Delta-19
The granite walls of Research Facility Delta-19 rose straight out of the Nevada desert, a seamless slab of black against a bruised-purple sky. On paper, the place belonged to the Department of Energy; in truth, it was stitched into a hidden budget line so deep that only three members of Congress even knew it existed.
Inside, fluorescent lights buzzed over Lab 3C. Dr. Helen Mallory tightened the strap of her face shield and stared at the thing floating in the pale-blue nutrient bath.
It was a severed head— bulbous, gun-metal skin, two glass-marble eyes, no lips, and a ridge of bone where a nose should have been.
Cables slithered from the base of the neck into pumps that kept the cerebral tissue just warm enough to survive. A screen beside the vat scrolled vitals that made no biological sense: delta-wave spikes, localized EM surges, bio-luminescent pulses.
“Specimen-Nine remains unresponsive to verbal stimulus,” she dictated into her recorder. “However, we registered a two-percent jump in hypothalamic activity after the last glucose infusion. Increasing dose.”
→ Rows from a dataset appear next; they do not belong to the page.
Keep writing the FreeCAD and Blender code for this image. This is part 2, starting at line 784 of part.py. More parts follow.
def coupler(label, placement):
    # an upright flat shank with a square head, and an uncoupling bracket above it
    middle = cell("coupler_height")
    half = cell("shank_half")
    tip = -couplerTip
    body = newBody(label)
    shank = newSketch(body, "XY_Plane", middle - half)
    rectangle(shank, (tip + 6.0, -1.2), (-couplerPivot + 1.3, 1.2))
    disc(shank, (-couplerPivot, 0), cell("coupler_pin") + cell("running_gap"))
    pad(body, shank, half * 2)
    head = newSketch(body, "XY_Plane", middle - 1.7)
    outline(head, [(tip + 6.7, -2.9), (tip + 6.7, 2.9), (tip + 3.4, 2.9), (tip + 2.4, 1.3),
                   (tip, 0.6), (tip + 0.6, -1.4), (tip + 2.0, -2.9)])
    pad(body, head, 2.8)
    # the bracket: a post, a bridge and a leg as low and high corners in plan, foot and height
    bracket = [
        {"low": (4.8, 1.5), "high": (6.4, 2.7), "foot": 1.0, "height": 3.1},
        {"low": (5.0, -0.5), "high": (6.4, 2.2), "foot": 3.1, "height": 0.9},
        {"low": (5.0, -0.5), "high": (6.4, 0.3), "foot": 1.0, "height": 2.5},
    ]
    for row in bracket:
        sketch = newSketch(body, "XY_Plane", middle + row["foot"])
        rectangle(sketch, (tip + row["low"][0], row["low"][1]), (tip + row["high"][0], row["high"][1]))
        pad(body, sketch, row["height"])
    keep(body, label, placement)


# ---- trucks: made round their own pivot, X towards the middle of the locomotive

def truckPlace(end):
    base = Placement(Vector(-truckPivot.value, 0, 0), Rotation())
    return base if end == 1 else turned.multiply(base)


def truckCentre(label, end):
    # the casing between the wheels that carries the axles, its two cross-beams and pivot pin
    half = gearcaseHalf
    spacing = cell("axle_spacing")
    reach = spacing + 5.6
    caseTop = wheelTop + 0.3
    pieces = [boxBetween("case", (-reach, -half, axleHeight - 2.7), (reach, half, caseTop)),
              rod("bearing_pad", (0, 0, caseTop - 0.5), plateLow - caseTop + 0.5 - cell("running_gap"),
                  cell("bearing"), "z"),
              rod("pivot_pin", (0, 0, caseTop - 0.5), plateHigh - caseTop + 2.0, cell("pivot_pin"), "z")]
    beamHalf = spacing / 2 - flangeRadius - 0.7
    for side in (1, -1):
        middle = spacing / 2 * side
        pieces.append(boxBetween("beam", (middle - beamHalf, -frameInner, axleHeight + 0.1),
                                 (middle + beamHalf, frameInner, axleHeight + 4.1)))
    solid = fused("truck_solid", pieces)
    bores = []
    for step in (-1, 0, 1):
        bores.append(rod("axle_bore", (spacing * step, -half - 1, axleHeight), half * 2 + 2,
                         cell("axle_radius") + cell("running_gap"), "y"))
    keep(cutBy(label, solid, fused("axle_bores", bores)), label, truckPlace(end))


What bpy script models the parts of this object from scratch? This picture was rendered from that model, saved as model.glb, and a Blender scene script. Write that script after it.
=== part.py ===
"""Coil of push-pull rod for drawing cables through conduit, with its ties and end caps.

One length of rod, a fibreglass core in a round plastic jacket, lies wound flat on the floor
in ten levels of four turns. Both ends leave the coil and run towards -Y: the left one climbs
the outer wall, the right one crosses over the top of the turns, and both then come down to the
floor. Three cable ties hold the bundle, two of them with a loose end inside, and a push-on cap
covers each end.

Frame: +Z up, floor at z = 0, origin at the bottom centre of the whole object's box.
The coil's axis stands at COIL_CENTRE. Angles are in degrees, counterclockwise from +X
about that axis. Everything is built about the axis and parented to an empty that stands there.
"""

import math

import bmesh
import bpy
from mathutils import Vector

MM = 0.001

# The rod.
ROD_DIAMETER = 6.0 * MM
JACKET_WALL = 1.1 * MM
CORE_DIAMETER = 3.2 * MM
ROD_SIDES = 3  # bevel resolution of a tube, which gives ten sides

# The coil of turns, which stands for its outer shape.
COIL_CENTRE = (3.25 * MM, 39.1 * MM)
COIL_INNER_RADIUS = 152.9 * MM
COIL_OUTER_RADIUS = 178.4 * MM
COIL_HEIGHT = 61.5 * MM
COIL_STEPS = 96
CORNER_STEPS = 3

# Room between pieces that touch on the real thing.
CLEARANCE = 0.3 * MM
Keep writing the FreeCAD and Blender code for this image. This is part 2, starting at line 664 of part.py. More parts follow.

A junior tech, Patel, hesitated. “Dr. Mallory, isn’t that over protocol limits?”
She shot him a look. “Project Lazarus overrides protocol. Go on, spike it.”
Patel thumbed the syringe. The infusion line glowed brighter. Seconds stretched. The monitors clicked up again.
Then the eyes opened.
Mallory froze. The alien pupils narrowed to slits, fixed on her, and the speakers that monitored fluid vibrations hissed with a wet, guttural growl.
A half sonar ping, half ancient curse. A pressure wave rattled the glass. Monitors flat-lined, then flared red.
“Get security,” Mallory whispered. “Now.”